▶ [Given material]
○ ○ ○ ○ ○ ○ ○

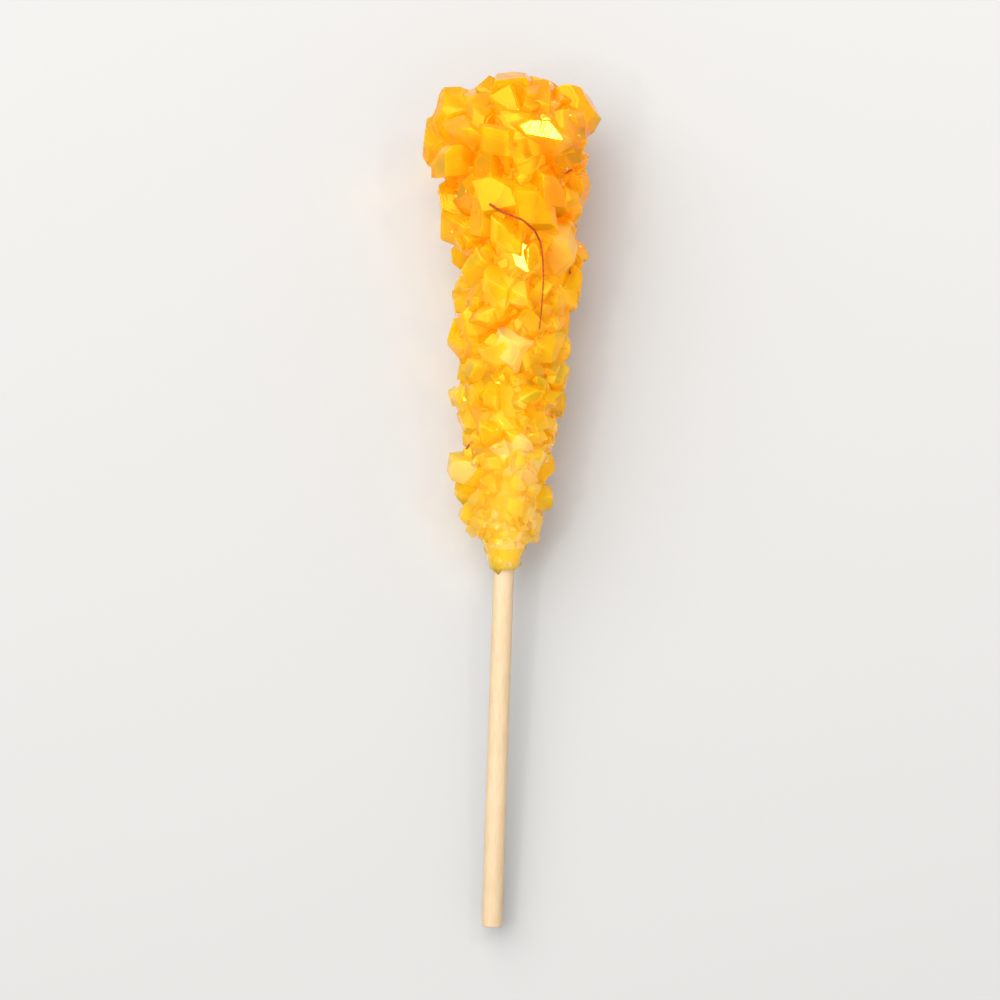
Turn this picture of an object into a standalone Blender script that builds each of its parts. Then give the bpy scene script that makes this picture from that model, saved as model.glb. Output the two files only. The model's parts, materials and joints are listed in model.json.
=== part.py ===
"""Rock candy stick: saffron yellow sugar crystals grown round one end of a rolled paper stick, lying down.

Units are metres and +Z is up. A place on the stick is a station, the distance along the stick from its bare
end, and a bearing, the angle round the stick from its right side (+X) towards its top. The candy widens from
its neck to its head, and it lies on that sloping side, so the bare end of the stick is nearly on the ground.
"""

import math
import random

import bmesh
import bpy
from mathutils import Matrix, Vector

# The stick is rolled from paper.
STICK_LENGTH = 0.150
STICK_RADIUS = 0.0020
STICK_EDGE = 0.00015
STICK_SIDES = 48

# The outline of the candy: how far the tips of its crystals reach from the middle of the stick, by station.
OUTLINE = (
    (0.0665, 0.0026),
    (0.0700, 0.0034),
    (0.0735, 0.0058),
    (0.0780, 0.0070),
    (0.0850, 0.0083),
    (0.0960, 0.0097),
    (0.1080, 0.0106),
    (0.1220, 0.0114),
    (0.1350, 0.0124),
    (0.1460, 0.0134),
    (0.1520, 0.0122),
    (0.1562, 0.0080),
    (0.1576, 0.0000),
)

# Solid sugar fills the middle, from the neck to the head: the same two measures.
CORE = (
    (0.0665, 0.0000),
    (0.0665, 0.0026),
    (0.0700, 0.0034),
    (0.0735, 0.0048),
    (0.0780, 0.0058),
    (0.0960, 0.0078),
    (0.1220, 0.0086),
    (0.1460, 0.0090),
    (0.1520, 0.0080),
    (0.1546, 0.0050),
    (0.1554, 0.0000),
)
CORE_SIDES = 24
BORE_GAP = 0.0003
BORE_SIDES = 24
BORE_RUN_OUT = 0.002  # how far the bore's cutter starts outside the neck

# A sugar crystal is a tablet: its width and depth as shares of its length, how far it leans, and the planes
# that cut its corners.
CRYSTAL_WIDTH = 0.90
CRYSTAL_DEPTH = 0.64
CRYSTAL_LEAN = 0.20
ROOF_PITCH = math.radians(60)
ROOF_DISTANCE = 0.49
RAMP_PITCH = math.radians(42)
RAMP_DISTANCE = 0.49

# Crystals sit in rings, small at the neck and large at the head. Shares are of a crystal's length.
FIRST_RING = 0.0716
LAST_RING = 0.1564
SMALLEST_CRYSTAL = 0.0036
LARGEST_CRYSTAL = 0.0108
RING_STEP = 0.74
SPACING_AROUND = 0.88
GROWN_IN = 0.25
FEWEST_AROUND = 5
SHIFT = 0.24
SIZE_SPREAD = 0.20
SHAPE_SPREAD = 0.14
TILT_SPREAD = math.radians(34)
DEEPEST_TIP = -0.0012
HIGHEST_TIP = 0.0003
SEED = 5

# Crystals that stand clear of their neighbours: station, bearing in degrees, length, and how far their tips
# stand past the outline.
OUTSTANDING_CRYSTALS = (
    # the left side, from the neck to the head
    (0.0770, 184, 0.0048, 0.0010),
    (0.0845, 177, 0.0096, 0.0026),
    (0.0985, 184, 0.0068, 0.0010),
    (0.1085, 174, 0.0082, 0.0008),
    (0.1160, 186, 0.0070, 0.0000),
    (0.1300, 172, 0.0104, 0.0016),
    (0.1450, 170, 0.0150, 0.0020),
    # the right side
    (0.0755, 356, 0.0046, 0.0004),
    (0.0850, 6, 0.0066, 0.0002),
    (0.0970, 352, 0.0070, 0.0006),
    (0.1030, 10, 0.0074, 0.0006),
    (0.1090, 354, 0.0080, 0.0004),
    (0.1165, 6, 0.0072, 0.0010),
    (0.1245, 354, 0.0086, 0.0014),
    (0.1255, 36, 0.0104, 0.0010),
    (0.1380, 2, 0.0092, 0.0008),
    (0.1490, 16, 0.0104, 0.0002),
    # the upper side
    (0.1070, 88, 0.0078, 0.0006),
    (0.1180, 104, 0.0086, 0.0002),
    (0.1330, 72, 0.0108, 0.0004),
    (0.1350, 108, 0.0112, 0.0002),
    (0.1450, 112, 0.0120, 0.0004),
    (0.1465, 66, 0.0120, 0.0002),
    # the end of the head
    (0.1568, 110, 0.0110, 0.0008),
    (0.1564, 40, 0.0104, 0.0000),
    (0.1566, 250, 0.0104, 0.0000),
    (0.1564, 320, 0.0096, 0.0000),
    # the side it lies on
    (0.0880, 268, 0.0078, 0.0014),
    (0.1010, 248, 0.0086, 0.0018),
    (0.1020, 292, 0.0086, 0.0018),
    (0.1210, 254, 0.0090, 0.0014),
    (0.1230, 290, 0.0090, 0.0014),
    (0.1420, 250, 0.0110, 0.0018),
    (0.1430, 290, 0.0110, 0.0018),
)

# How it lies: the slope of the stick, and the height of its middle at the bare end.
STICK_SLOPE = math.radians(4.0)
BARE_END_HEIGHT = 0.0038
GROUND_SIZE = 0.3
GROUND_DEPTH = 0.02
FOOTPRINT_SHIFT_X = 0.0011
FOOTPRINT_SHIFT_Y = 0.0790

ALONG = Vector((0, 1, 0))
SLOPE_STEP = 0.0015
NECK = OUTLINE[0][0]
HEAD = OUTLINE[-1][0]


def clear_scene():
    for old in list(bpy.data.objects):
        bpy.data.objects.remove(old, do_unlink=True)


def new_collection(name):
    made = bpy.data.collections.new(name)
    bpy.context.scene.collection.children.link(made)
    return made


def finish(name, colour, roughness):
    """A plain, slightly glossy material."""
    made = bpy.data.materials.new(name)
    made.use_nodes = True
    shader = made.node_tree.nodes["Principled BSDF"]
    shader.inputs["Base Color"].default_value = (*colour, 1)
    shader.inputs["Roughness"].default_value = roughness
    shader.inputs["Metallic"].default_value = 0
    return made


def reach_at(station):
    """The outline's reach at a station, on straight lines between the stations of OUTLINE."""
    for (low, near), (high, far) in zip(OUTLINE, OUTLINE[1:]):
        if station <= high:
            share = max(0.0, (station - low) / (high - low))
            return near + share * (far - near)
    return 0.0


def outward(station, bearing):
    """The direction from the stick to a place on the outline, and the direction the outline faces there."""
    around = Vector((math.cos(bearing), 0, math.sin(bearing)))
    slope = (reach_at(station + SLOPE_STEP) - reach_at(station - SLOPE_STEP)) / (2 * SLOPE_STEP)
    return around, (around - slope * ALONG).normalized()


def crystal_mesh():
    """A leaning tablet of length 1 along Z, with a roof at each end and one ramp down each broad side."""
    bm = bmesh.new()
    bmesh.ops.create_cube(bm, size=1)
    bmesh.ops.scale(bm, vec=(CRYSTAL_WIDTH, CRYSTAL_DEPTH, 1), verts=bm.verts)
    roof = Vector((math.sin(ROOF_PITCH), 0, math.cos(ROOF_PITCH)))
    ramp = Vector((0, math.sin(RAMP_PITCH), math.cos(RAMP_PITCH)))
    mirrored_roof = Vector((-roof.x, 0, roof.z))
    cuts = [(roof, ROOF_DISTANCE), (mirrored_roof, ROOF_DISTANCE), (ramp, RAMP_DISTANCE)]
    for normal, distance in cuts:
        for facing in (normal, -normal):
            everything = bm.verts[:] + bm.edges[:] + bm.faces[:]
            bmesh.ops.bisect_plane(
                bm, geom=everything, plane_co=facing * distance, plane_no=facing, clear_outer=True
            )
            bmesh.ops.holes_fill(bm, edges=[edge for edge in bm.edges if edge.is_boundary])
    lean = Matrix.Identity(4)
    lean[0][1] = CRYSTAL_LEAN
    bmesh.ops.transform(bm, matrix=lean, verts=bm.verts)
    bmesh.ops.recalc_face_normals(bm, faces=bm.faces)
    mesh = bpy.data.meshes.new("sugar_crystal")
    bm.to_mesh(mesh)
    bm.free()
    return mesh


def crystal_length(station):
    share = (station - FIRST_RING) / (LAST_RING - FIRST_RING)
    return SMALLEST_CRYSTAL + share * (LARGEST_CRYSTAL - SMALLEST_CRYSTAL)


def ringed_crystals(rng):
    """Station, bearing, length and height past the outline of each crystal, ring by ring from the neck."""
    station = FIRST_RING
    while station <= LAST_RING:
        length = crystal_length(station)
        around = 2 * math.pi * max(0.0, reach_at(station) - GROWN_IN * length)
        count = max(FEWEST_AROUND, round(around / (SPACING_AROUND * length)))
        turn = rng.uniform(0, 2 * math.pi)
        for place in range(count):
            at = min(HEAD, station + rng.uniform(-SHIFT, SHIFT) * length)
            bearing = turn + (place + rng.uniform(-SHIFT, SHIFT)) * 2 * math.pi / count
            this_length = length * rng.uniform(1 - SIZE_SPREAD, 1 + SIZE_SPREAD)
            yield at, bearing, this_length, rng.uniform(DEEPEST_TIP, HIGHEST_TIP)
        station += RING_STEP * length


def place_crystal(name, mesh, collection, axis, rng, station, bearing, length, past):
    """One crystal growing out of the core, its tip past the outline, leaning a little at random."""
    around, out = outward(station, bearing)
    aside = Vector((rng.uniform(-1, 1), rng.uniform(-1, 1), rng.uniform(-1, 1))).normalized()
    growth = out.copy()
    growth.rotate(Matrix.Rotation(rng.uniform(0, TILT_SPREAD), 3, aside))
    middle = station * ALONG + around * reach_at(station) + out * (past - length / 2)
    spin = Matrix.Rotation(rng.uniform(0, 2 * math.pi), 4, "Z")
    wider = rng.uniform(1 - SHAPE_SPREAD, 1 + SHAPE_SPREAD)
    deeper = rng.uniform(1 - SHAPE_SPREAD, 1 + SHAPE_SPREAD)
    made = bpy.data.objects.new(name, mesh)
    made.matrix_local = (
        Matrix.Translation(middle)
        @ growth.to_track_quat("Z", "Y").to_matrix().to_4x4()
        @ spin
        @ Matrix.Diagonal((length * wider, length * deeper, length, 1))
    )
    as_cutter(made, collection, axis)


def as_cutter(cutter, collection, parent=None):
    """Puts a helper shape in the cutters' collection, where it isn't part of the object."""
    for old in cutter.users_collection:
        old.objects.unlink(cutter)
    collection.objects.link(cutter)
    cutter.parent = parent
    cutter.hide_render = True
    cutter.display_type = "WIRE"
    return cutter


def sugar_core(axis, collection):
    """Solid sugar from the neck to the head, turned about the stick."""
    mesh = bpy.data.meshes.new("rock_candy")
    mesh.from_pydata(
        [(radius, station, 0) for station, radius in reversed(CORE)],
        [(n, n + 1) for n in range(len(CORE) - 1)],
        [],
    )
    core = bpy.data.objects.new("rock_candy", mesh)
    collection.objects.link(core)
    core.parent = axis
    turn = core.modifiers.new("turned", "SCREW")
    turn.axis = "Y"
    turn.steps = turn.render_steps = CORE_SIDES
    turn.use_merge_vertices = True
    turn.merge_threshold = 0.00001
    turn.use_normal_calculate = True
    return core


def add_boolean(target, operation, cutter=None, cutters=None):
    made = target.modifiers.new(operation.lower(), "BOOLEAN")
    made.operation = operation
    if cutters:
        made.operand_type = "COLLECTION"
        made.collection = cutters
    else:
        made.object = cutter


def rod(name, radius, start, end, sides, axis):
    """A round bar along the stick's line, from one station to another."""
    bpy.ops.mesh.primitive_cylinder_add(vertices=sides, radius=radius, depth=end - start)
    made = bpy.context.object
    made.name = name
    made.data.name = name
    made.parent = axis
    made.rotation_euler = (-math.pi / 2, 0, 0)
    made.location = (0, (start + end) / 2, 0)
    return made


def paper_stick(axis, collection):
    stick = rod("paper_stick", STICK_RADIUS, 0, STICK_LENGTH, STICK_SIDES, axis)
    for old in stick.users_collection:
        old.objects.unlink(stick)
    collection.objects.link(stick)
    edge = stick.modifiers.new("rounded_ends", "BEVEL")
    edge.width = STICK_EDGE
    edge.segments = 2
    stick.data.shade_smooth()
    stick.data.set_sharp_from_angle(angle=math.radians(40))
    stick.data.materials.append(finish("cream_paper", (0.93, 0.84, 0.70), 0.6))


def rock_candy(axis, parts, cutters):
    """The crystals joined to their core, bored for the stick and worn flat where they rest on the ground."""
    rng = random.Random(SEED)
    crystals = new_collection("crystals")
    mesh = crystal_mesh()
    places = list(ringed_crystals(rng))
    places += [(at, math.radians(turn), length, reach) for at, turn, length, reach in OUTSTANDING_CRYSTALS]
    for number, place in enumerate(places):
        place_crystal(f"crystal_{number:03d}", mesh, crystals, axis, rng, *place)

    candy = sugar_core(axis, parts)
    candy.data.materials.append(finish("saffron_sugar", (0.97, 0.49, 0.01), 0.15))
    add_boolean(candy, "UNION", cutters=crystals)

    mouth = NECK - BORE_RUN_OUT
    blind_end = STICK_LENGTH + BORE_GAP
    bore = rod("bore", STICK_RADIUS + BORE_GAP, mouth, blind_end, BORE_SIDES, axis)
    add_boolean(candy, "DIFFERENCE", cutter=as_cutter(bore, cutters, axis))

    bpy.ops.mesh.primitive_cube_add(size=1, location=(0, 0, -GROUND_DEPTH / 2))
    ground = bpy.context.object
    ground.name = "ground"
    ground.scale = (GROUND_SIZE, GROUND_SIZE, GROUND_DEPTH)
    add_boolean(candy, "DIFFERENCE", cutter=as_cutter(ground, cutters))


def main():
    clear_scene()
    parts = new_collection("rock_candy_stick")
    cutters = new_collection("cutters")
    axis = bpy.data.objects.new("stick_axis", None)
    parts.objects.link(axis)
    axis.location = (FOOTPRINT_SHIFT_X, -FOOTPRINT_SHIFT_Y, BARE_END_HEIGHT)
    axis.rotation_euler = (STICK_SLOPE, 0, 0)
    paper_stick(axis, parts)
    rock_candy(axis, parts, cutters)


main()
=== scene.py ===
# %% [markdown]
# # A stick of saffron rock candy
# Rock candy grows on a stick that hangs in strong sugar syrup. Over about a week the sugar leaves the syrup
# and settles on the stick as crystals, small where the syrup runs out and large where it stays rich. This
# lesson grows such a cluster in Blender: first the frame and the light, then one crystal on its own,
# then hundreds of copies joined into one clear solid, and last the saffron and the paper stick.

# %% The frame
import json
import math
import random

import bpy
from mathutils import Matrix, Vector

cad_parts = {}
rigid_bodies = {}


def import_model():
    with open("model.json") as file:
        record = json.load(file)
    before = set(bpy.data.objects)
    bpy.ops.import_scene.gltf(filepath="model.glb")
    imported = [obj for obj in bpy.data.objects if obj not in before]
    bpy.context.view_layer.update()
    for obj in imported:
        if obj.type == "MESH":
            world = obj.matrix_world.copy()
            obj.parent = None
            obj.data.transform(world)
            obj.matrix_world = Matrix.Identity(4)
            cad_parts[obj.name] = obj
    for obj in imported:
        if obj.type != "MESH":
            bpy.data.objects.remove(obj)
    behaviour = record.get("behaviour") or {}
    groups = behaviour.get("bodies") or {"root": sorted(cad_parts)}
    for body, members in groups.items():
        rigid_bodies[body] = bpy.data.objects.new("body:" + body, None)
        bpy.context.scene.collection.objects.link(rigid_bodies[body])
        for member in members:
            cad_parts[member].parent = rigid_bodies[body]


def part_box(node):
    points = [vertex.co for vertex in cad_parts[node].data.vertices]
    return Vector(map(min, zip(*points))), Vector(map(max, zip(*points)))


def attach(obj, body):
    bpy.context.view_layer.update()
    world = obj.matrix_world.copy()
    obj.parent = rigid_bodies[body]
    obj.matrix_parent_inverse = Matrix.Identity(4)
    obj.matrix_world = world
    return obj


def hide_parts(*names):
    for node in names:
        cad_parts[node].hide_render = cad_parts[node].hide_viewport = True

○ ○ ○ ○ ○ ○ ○

▶ [Task] What is needed is an exact copy of the lines from the start of the listing through the line where "stick, lying down." sits, please, both end lines included and nothing more.

▶ [Exercise answer]
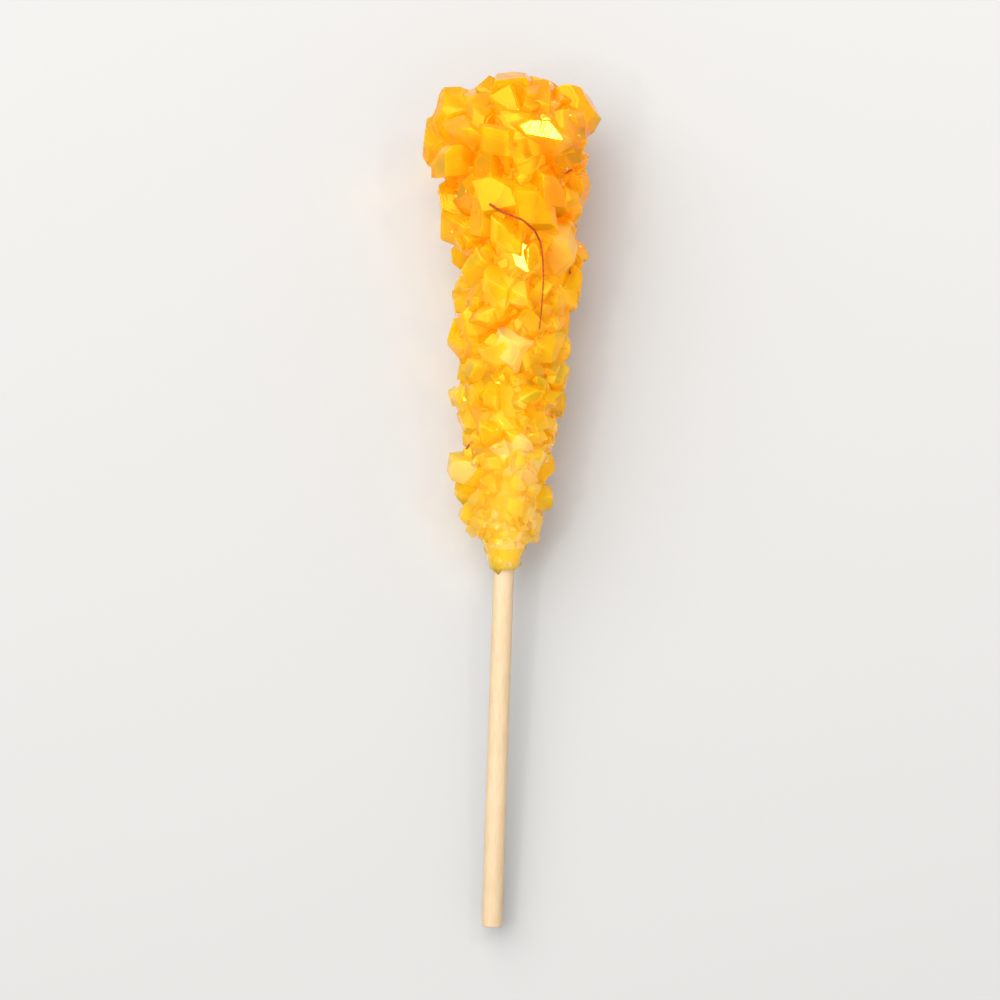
Turn this picture of an object into a standalone Blender script that builds each of its parts. Then give the bpy scene script that makes this picture from that model, saved as model.glb. Output the two files only. The model's parts, materials and joints are listed in model.json.
=== part.py ===
"""Rock candy stick: saffron yellow sugar crystals grown round one end of a rolled paper stick, lying down.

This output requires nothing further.